Speaking of programs doing things right, which companies' experimentation programs would you like to peek inside?

Duolingo is definitely one. They publish interesting work and seem to have a strong culture. I also admire how they’re framing roles around product experience marketing. Close second would be Spotify. They have their own tool and very smart people like Luke Frake (Spotify). Those are probably my top two. Separately, I’d love to work with an NHL team, particularly the Rangers, on their analytics.

Finally, what's the best piece of career advice you’ve received, and what key resources do you recommend for someone starting in CRO?

The best advice is to be problem-focused and solution-oriented. This applies tactically—identify user problems, test solutions—but also crucially with stakeholders. Instead of telling engineers, “Work faster,” approach them with the problem: “I need to increase test velocity but face challenges with build complexity. Can you help find solutions?” Show the problem, don’t dictate. It’s collaborative and more productive.

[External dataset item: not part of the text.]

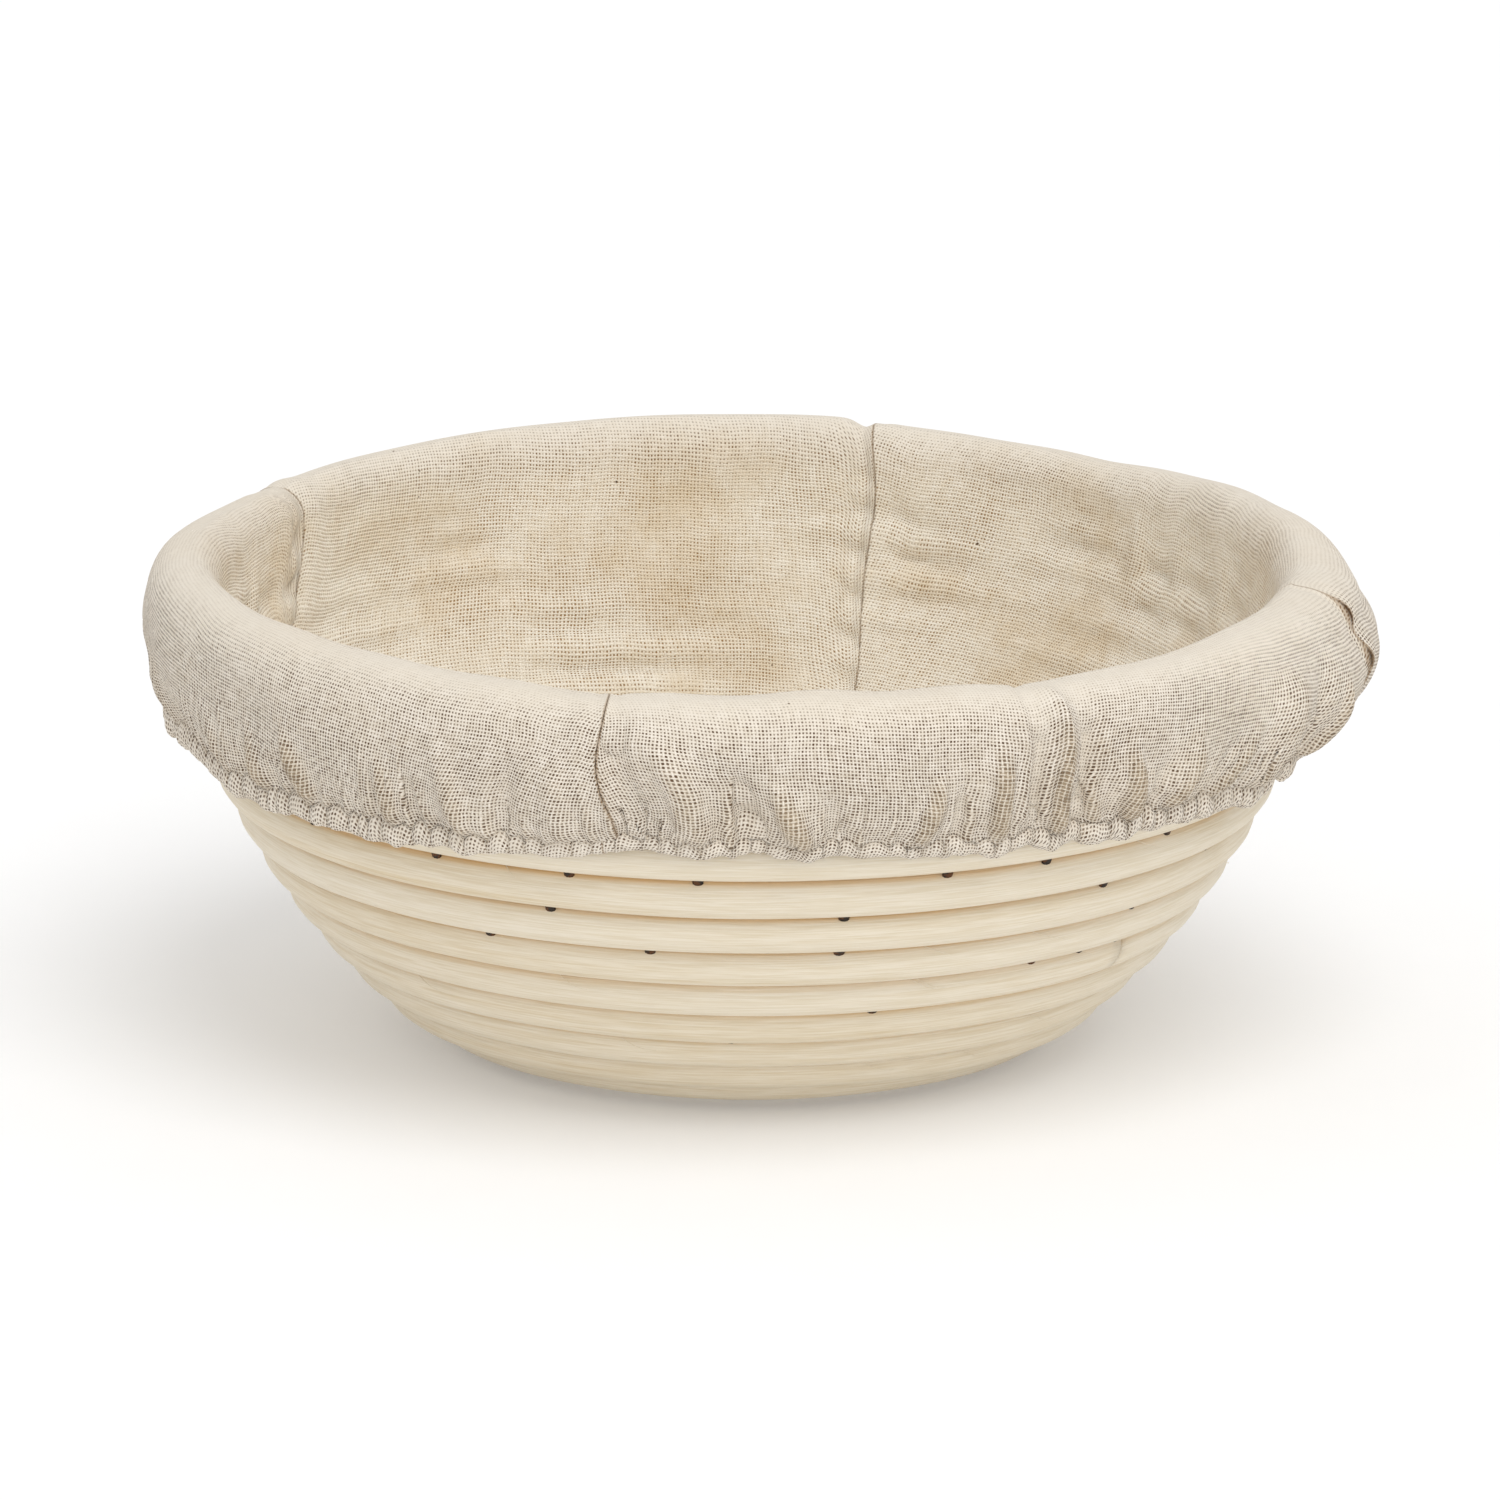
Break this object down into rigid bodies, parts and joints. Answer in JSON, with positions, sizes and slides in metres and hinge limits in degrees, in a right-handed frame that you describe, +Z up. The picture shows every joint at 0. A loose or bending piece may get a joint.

For resources starting out: On the paid side, CXL’s courses are amazing, taught by fantastic minds. It’s expensive but valuable (my genuine opinion, not a paid plug). I’m skeptical about very cheap courses. On the cheaper/free side: Books! Erin Wiegel’s “Design for Impact” is great. Talia Wolf has one on emotional marketing, and Rommil Santiago has “Prove It or Lose It” coming. These offer practical, tactical advice, not just theory. And podcasts: Selfishly, mine, “From A to B,” is free, ad-free. Also check out Slobodan Manic’s “No Hacks” and Juliana Jackson’s “Standard Deviations“—both brilliant.